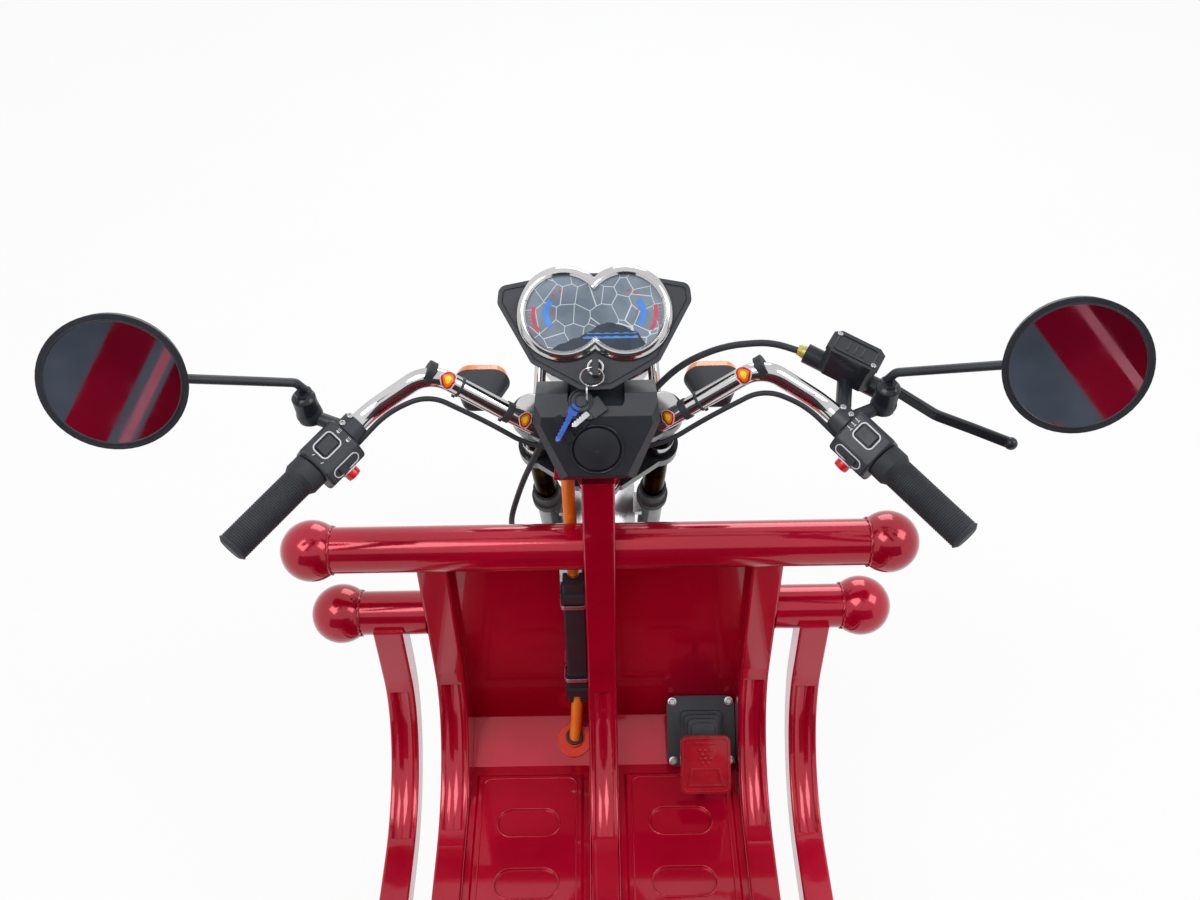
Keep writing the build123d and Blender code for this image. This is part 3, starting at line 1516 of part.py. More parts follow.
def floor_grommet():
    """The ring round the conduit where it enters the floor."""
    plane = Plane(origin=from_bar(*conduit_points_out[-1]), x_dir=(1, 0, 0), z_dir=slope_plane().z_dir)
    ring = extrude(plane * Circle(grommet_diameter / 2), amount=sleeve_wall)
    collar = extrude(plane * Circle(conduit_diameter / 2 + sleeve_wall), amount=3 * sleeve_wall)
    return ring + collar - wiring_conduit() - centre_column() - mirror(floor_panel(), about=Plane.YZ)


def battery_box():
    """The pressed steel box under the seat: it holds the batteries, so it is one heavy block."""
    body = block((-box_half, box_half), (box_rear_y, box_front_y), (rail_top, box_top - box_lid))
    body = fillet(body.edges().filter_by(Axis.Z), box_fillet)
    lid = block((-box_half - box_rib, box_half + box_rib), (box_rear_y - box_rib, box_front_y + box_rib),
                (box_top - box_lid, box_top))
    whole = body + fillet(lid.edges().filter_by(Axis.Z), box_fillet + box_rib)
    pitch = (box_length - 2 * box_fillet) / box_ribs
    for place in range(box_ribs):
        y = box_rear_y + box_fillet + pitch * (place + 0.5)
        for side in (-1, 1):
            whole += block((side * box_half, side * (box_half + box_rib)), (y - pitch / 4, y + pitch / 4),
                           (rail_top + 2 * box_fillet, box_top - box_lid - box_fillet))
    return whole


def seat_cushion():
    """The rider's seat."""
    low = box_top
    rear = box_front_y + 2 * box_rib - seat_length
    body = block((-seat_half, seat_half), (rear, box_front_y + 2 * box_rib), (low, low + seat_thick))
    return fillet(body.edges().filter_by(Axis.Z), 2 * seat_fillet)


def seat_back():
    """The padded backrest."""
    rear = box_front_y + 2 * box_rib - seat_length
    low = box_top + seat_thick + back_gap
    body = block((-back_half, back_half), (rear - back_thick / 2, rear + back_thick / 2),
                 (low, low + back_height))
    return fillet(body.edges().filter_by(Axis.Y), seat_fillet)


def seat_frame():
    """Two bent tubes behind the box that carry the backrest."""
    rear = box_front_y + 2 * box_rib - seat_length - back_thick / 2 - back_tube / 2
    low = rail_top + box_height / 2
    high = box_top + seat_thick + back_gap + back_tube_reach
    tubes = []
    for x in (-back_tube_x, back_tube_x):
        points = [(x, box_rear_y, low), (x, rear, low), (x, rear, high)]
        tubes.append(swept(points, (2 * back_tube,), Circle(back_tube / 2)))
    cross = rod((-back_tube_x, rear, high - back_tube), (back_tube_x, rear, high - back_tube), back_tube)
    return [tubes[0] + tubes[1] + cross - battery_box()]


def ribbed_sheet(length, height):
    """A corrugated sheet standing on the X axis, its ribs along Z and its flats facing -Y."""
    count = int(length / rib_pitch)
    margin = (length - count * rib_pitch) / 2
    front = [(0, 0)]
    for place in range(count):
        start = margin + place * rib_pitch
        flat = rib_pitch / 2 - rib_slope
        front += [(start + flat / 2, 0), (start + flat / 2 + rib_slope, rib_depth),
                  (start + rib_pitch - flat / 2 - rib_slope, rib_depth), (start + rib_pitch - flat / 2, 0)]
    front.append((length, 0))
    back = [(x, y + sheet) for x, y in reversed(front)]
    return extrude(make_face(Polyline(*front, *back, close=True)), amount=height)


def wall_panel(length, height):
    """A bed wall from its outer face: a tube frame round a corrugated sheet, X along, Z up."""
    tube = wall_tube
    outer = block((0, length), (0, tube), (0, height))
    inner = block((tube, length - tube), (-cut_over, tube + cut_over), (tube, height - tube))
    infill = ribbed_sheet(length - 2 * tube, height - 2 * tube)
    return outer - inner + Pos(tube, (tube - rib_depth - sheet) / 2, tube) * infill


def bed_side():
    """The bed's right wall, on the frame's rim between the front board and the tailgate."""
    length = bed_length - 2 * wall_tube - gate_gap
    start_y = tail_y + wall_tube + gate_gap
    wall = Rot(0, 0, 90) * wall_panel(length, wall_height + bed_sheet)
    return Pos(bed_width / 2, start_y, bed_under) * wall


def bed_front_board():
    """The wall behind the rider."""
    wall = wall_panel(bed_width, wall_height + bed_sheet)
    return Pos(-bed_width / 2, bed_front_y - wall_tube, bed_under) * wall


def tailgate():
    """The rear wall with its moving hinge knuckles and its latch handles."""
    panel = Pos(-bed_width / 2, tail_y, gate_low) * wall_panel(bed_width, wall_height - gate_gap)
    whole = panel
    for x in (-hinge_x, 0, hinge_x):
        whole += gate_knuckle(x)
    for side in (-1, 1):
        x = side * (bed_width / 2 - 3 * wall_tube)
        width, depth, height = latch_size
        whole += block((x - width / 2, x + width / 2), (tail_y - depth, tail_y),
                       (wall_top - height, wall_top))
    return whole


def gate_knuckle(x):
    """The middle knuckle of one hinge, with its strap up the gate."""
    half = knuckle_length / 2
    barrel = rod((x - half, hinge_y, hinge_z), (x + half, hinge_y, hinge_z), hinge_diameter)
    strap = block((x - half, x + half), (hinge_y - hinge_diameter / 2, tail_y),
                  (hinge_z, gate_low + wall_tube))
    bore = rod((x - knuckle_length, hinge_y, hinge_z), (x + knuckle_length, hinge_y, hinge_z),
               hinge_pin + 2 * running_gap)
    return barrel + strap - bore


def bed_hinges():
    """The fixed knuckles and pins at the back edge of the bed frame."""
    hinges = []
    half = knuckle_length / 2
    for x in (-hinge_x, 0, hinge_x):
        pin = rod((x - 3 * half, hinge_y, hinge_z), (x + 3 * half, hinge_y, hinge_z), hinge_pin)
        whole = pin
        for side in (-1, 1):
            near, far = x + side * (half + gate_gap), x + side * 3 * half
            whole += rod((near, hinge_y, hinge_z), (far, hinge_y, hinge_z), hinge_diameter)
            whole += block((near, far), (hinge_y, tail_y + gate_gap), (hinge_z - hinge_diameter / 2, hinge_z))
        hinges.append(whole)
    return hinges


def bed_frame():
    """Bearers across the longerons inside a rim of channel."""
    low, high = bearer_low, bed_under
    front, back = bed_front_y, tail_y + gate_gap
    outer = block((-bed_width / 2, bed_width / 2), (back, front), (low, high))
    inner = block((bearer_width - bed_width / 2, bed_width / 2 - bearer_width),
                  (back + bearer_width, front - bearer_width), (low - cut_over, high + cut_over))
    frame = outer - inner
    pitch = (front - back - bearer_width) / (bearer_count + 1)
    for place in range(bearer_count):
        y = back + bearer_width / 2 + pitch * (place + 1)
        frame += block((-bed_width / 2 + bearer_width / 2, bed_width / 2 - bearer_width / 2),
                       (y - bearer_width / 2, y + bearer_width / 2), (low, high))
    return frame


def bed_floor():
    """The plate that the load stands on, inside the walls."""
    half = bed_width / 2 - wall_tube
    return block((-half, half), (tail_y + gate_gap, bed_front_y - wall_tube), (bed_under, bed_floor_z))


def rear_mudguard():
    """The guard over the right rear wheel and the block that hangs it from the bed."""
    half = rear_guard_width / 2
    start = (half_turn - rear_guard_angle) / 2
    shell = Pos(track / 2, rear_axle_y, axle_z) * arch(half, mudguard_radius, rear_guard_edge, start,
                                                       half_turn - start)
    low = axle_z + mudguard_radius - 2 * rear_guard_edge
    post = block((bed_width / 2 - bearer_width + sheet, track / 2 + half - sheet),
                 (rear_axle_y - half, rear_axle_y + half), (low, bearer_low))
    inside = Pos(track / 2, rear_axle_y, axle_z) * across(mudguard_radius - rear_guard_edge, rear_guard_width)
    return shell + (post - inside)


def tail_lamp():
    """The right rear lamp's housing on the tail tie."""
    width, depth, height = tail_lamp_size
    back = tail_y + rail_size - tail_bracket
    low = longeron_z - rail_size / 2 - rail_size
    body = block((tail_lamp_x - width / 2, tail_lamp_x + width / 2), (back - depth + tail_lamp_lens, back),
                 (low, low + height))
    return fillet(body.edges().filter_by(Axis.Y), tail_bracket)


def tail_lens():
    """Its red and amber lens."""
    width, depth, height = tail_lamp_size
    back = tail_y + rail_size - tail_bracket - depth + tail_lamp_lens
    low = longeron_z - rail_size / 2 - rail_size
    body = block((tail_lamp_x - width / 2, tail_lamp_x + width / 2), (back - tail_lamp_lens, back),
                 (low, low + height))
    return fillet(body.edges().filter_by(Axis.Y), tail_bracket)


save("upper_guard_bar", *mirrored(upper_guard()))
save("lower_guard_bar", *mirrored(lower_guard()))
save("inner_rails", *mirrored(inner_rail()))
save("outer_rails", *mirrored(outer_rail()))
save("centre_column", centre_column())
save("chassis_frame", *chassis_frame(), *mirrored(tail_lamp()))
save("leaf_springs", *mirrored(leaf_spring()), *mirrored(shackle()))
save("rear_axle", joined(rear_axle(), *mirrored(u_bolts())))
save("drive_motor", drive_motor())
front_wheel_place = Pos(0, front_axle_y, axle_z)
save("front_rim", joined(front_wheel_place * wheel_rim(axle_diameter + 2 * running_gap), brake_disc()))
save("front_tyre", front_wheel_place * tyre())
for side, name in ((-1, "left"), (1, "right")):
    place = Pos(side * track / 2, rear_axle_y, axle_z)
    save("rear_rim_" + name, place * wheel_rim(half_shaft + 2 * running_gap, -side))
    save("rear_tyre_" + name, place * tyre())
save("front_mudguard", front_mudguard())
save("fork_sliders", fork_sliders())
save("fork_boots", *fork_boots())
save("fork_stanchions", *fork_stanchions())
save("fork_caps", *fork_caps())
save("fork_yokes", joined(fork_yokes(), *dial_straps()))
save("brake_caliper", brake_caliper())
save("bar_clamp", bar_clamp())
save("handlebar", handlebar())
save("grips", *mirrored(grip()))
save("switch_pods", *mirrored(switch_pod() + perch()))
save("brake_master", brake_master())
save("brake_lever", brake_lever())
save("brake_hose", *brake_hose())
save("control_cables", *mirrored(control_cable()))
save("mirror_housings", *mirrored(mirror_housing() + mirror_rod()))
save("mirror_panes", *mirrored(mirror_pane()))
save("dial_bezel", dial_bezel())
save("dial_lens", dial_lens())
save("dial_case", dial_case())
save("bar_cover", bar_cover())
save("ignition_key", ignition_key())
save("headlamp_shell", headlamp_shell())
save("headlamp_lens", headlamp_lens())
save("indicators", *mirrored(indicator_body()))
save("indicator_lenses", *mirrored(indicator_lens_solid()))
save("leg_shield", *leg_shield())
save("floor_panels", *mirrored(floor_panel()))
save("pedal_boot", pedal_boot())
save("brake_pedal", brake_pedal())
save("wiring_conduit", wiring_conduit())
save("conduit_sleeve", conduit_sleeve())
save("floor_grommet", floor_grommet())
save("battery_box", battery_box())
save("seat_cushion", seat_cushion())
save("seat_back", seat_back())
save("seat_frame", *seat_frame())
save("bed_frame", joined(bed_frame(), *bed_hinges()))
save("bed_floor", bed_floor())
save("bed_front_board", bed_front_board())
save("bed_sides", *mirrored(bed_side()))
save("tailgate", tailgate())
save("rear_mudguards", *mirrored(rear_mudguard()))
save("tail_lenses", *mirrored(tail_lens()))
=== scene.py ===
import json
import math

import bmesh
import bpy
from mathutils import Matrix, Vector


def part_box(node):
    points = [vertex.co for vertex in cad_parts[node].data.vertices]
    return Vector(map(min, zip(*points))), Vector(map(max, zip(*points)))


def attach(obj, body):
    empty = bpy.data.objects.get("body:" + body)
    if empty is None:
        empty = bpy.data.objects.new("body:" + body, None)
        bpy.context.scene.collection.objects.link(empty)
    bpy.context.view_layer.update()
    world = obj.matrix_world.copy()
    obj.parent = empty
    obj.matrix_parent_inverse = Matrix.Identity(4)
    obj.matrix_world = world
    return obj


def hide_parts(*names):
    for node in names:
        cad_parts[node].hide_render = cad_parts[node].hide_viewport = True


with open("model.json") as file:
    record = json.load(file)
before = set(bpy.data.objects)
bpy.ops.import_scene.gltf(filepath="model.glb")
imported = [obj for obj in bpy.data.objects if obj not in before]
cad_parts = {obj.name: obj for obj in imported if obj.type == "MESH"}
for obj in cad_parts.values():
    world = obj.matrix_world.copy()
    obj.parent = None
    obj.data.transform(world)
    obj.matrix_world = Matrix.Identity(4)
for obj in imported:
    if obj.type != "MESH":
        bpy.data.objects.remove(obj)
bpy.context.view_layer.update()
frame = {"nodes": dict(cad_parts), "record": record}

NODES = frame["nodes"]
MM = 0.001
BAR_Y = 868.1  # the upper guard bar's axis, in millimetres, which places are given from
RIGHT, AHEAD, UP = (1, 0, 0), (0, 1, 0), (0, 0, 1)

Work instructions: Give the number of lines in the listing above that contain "data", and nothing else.

Task answer: 7